On February 17, 2009, China International Tourism Holdings, Ltd., (the “Registrant”) entered into a transfer & change of control agreement (the “Agreement”) with Ms. Wanwen Su (the “Buyer”) and Mr. Ming Lei (the “Seller). There were no material relationships between the Registrant or its affiliates and any of the parties to the Agreement, other than in respect to the Agreement.

Pursuant to the terms and conditions of the Agreement, the Buyer acquired from the Seller 2,636,000 shares of preferred stock of the Registrant (the “Transaction”). A copy of the Agreement is filed as Exhibit 10.1 to this Current Report on Form 8-K.

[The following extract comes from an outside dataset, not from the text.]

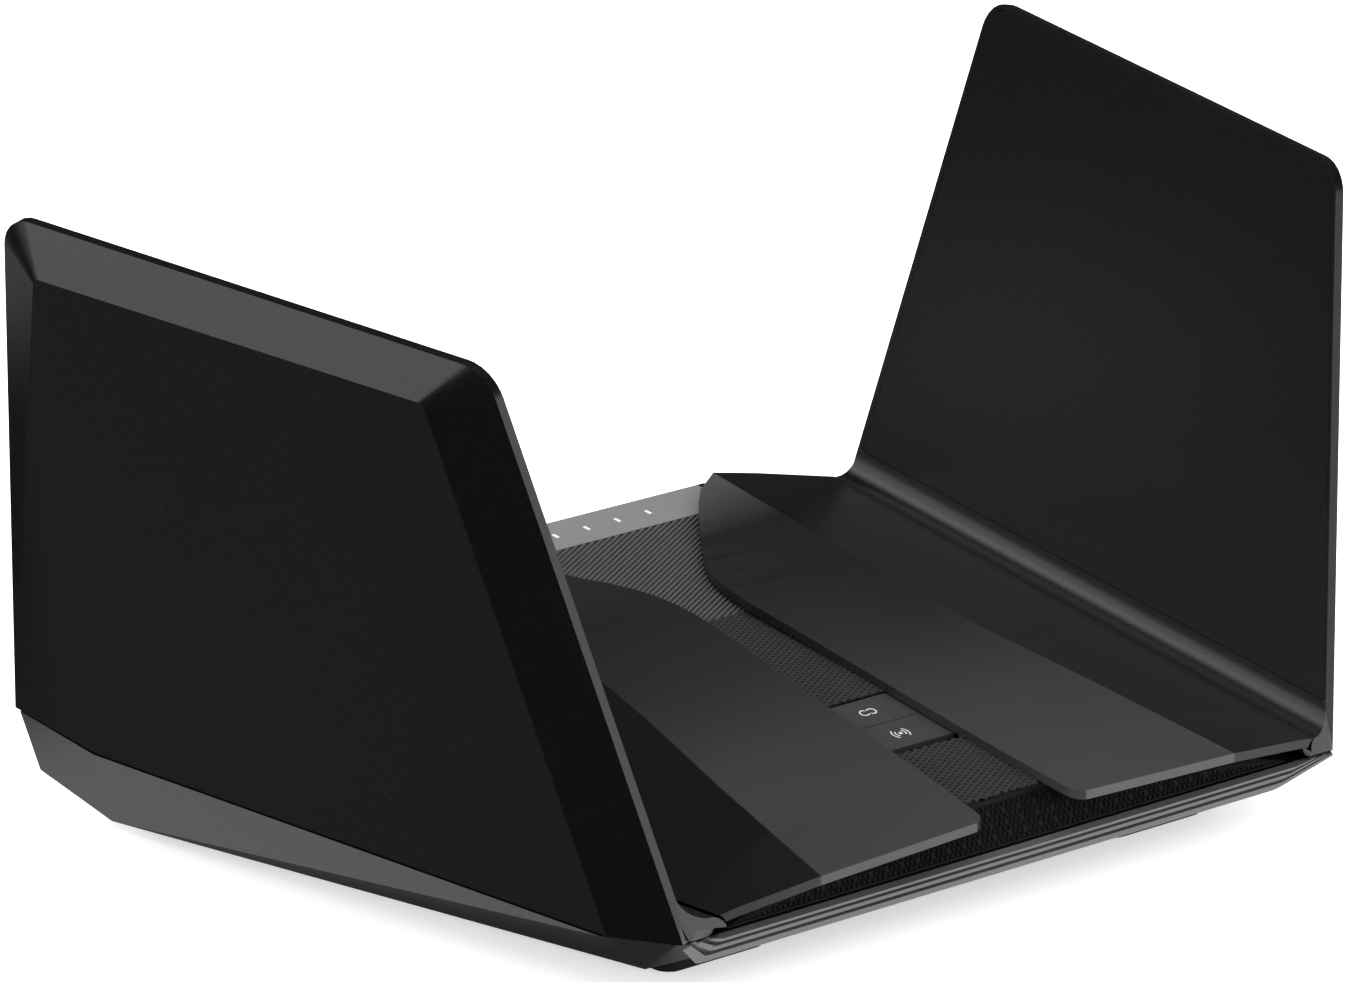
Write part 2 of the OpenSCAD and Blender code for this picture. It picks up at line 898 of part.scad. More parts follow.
module rear_panel() {
    color("#232324")
        difference() {
            translate([-103.8, panel_y, 13.8])
                cube([207.6, 1.5, 15.2]);
            for (i = [0:lan_count - 1])
                translate([2 + i * jack_w + 1.4, panel_y - 2, board_top + 1.6])
                    cube([11.8, 6, 9.6]);
            translate([-22 + 1.4, panel_y - 2, board_top + 1.6])
                cube([11.8, 6, 9.6]);
            for (x = [-46, -66])
                translate([x + 0.6, panel_y - 2, board_top + 0.8])
                    cube([13.3, 6, 5.6]);
            translate([-79.5, panel_y - 2, board_top + 5.5])
                rod(3.2, 6);
            translate([-93.4, panel_y - 2, 19.6])
                cube([7.8, 6, 7.8]);
            translate([68, panel_y - 2, 20])
                rod(1.1, 6);
        }
}

// ---- Small parts ------------------------------------------------------------

module foot_block(p, z, h, grow = 0) {
    translate([p.x, p.y, z])
        linear_extrude(h)
            polygon(rounded([for (c = [[-1, -1], [1, -1], [1, 1], [-1, 1]])
                                [c.x * (foot_w / 2 + grow), c.y * (foot_d / 2 + grow)]],
                            [4, 4, 4, 4]));
}

module feet() {
    color("#101010")
        both_sides()
            for (p = foot_at)
                foot_block(p, 0, ground_gap + 0.8);
}

module label_plate() {
    color("#d8d8d4")
        translate([-27.8, 58.2, ground_gap])
            cube([55.6, 23.6, 0.6]);
}

module case_screws() {
    color("silver")
        both_sides()
            for (p = screw_at)
                translate([p.x, p.y, ground_gap + 0.2]) {
                    cylinder(r = 2.8, h = 1.6);
                    cylinder(r = 1.4, h = 9);
                }
}

module board_screws() {
    color("silver")
        both_sides()
            for (p = board_screw_at)
                translate([p.x, p.y, board_top]) {
                    cylinder(r = 2.4, h = 1.6);
                    translate([0, 0, -6])
                        cylinder(r = 1, h = 7);
                }
}

bottom_tray();
upper_housing();
front_trim();
led_bar();
led_windows();
deck_left();
deck_right();
rear_panel();
feet();
label_plate();
case_screws();
board_screws();
main_board();
rf_shields();
heat_sink();
control_board();
dome_switches();
rear_switches();
network_block();
wan_jack();
usb_sockets();
dc_inlet();
hinge_brackets(LEFT);  // hinge_brackets_left
hinge_brackets(RIGHT);  // hinge_brackets_right
bracket_screws();
wps_button();
wifi_button();
power_button();
reset_button();
wing_shell(LEFT);  // wing_shell_left
wing_shell(RIGHT);  // wing_shell_right
wing_cover(LEFT);  // wing_cover_left
wing_cover(RIGHT);  // wing_cover_right
antenna_board(LEFT);  // antenna_board_left
antenna_board(RIGHT);  // antenna_board_right
hinge_pins(LEFT);  // hinge_pins_left
hinge_pins(RIGHT);  // hinge_pins_right
antenna_leads(LEFT);  // antenna_leads_left
antenna_leads(RIGHT);  // antenna_leads_right
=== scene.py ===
import math
import bpy
import bmesh
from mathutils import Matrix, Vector


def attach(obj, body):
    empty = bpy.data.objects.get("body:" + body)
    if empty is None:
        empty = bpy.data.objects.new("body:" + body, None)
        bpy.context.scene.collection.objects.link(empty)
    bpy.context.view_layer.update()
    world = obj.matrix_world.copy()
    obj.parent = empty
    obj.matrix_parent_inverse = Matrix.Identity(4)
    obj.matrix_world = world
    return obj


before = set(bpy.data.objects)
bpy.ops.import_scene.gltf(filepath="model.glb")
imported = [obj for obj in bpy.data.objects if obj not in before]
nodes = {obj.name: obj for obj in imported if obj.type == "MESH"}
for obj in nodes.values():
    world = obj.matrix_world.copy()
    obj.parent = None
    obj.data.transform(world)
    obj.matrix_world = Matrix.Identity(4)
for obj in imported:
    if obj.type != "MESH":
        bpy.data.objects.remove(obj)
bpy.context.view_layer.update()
MM = 0.001
scene = bpy.context.scene


# ---- Materials ---------------------------------------------------------------

GRAIN_DEPTH = 0.0001        # metres: the depth that a bump strength of 1 stands for
FLECK_SIZE = 0.3            # millimetres


def new_material(name):
    m = bpy.data.materials.new(name)
    m.use_nodes = True
    nt = m.node_tree
    nt.nodes.clear()
    out = nt.nodes.new("ShaderNodeOutputMaterial")
    b = nt.nodes.new("ShaderNodeBsdfPrincipled")
    nt.links.new(b.outputs[0], out.inputs[0])
    return m, nt, b


def add(nt, kind, **values):
    """A shader node. A value goes to the socket of that name, or to the node's own property."""
    n = nt.nodes.new(kind)
    for k, v in values.items():
        if k in n.inputs.keys():
            n.inputs[k].default_value = v
        else:
            setattr(n, k, v)
    return n


def ramp(nt, source, stops):
    """A colour ramp driven by one socket. Stops are (position, colour)."""
    r = nt.nodes.new("ShaderNodeValToRGB")
    e = r.color_ramp.elements
    while len(e) < len(stops):
        e.new(0.5)
    for i, (p, c) in enumerate(stops):
        e[i].position = p
        e[i].color = (*c, 1)
    nt.links.new(source, r.inputs[0])
    return r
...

Item 5.01 Changes in Control of Registrant

The Buyer entered into an agreement to acquire control of the Registrant on February 17, 2009 through the transfer of preferred stock representing approximately 50.42% of the fully diluted issued and outstanding shares of stock of the Registrant.  Pursuant to the Agreement the Buyer purchased 2,636,000 shares of convertible preferred stock from the Seller, with a conversion ratio of 1 for 25 shares. The Buyer has the option to convert the 2,636,000 Preferred Shares to Common Stock at a 1 for 25 ratio, which will yield 65,900,000 shares of common stock of the Registrant. There was no cash paid for the Transaction but the shares were sold in consideration of settlement of all debts and liabilities in the Registrant and in expectation of execution of a binding plan of exchange within thirty days whereby the Registrant will exchange shares with Chengkai Logistic Company (“Chengkai”), a corporation organized under the laws of the Peoples’ Republic of China and Chengkai will become a wholly owned subsidiary of the Registrant.

Each share of common stock is entitled to one vote on all matters upon which such shares can vote. All shares of common stock are equal to each other with respect to the election of directors and cumulative voting is not permitted. There are no preemptive rights. In the event of liquidation or dissolution, holders of common stock are entitled to receive, pro rata, the assets remaining, after creditors, and holders of any class of stock having liquidation rights senior to holders of shares of common stock, have been paid in full. All shares of common stock are entitled to such dividends as the board of directors of the Registrant (the “Board of Directors”) may declare from time to time. There are no provisions in the articles of incorporation or bylaws that would delay, defer or prevent a change of control. The Registrant does not have any other classes of issued and outstanding capital stock.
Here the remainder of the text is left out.